王晴兒那邊的問詢結果與何瑞修這邊基本類似。通過這三個人,根本沒有辦法去確定齊馨藝和康尚農兩個人之間的關係。如果說,就像是齊馨藝自己說的那樣,她和康尚農真的只是好朋友呢?

雖然說,這樣的假設,何瑞修和王晴兒都不相信,因爲他們兩個就不是同一個階層的人,不太可能存在自然交集,更不可能輕易就成爲好朋友。但是,這樣的假設,就是沒有辦法去排除。

王晴兒這時下了決心,拍了個板。“這樣。在沒有其他證據之前,我們姑且選擇一個最可能的情況來進行考慮和推論。從現在起,我們默認齊馨藝就是被康尚農包養了,而且是與前男友分手後,開始的這種包養。那麼,我們現在就有了一個最可能的嫌疑人,她的前男友,伍作爲。”

何瑞修道,“這個伍作爲的情況,我也查了一些。伍作爲,男性,比齊馨藝大三歲,今年二十八,同樣也不是本地人,畢業於一所中醫學校,畢業後一直經營着一箇中醫診所,但是經營狀況不佳,勉強能夠維生計。沒有明顯的靈異事件接觸史,沒有犯罪記錄。”

王晴兒一邊聽,一邊慢慢敲着桌子。

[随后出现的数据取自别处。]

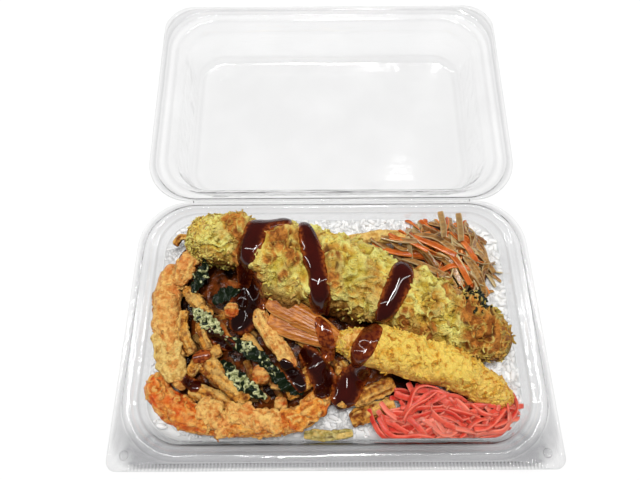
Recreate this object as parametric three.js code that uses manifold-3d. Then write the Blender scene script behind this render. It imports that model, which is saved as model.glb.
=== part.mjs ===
// A takeaway bento: battered fish cake, prawn and vegetables on rice, in a clear hinged pack.
// Millimetres, +Z up. The origin is the middle of the tray's underside, and +Y runs back to the hinge.
import * as THREE from "three";
import { mergeVertices } from "three/addons/utils/BufferGeometryUtils.js";
import Module from "manifold-3d";

const wasm = await Module();
wasm.setup();

// Driving dimensions of the pack
const PACK_WIDTH = 200;
const PACK_DEPTH = 130;
const RIM_HEIGHT = 32;
const WALL = 0.5;
const HINGE_GAP = 0.35;
const LID_GAP = 0.3;
const PLATE_GAP = 0.35;
const LID_TILT = THREE.MathUtils.degToRad(4.3);
const CORNER_STEPS = 6;
const BUTTON = { x: 92.5, y: -58.5, radius: 2, height: 0.9 };

// Driving dimensions of the food
const CLEARANCE = 0.35;
const RICE_TOP = 26.4;
const RICE_BUMP = 0.7;
const FOOD_FLOOR = 27.6;
const ROOM_TOP = 100;

// The tray's upper surface from the flange's edge inward: inset from the side and front edges, inset
// from the back edge, height from the rim, radius of the front corners and of the back corners.
const TRAY_LINE = [
  [0, 0, 0, 5, 25],
  [3, 2, 0, 27, 25],
  [3.8, 2.6, 2.2, 27, 25],
  [7.6, 5.2, 2.2, 24, 22],
  [8.4, 5.8, 0.6, 23, 21],
  [10.6, 7, 0.2, 21, 20],
  [12.5, 8.5, -8, 19, 18],
  [14.5, 10, -9, 17, 16],
  [20, 15, 1.5 - RIM_HEIGHT, 12, 11],
  [21.5, 16.5, WALL - RIM_HEIGHT, 10, 10],
];

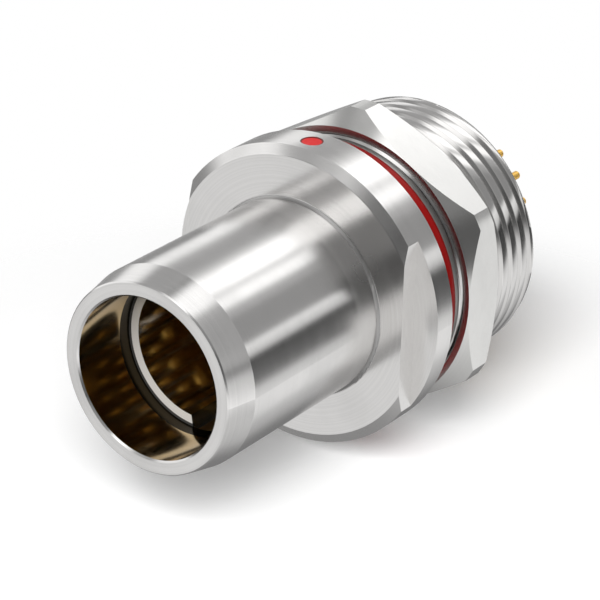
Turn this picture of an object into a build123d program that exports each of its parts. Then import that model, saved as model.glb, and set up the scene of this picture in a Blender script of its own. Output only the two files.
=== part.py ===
from build123d import *
import math
import os

# Watertight panel socket: a one-piece turned metal shell with a plug bore in its nose, a flange
# that stops on the panel, a seal in a groove behind it, a rear thread with a hexagon nut, and a
# sealed contact insert.
# Frame: the origin is on the axis, on the flange's rear face, where the panel sits. +X runs
# forward along the axis to the nose, and +Z runs through the index dot.
# All sizes are in millimetres. A "station" is a distance behind the tip of the nose.

# Plug bore, and the nose round it
mouth_diameter = 9.3
mouth_depth = 4.3
mouth_edge_break = 0.1
sleeve_step = 0.3
nose_wall = 0.9
nose_length = 13.1
taper_length = 1.85
taper_width = 0.35
tip_edge_break = 0.08
nose_root_radius = 0.2

# Thread, and the plain register in front of it
thread_diameter = 15.9
thread_run_in = 0.1
thread_end_chamfer = 0.25
shank_length = 10.3
register_length = 0.5
register_step = 0.1

# Seal in a groove behind the flange, which stands out a little to be squeezed in the panel's hole
panel_seal_section = 1.2
panel_seal_play = 0.6
panel_seal_stand_out = 0.3

# Flange, with two spanner flats beside the index dot
flange_reach = 1.1
flange_thickness = 2.8
flange_chamfer_length = 0.32
flange_chamfer_width = 0.58
flange_edge_break = 0.08
flat_cut = 1.55
flat_length = 1.26

# Index dot: enamel in a shallow drilled pocket, set back from the flange's rear face
dot_diameter = 1.3
dot_pocket_depth = 0.4
dot_recess = 0.05
dot_setback = 1.3

# Hexagon nut, run up to the front end of the thread
nut_wall = 0.55
nut_corner_reach = 1.05
nut_thickness = 3.0
nut_chamfer_length = 0.82
nut_bore_edge_break = 0.15

# Cavity for the contact insert, bored from the rear
cavity_wall = 1.65
cavity_lead = 0.4

# Keyed sleeve, with a wide and a narrow keyway
sleeve_wall = 0.92
sleeve_collar_thickness = 1.0
keyway_length = 8.0
main_keyway_width = 1.6
main_keyway_angle = 0.0
side_keyway_width = 2.0
side_keyway_angle = 170.0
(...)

“那,與齊馨藝之間的情況呢?”

“從社交賬號往前推斷,兩人應該是在五年前開始有的交流,但那時候是什麼關係不能確定。這時候,齊馨藝還沒有畢業。按照這個時間點,我查找了齊馨藝的醫療記錄。結果顯示,那時候齊馨藝出現了內分泌失調而月經不調,正是到伍作爲的診所進行的治療。兩人是否在治療之中生情並走到一起,可能需要我們問一下這個伍作爲。”何瑞修說到這裡,像是在徵求意見一般地擡頭看着王晴兒。

“不用去查了,我們直接去找這個伍作爲,問一下具體情況,順便也讓我觀察一下他這個人。”王晴兒一邊說着一邊已經起了身,“那個中醫診所離我們有多遠?”

“不遠。”何瑞修這時候正在地圖上標定這個位置,“離我們大概有十五公里左右的樣子。”

“準備一下,我們出發。”王晴兒說完,就回自己屋裡拿東西去了。何瑞修將手上桌上的材料簡單整理了一下,就準備收拾自己的工具箱。但沒過幾秒,電腦上發出了一陣聲音。何瑞修一看,眼中略微出現了一絲笑意,直接大喊了一聲,“王晴兒!先別準備了,這邊有些新情況。”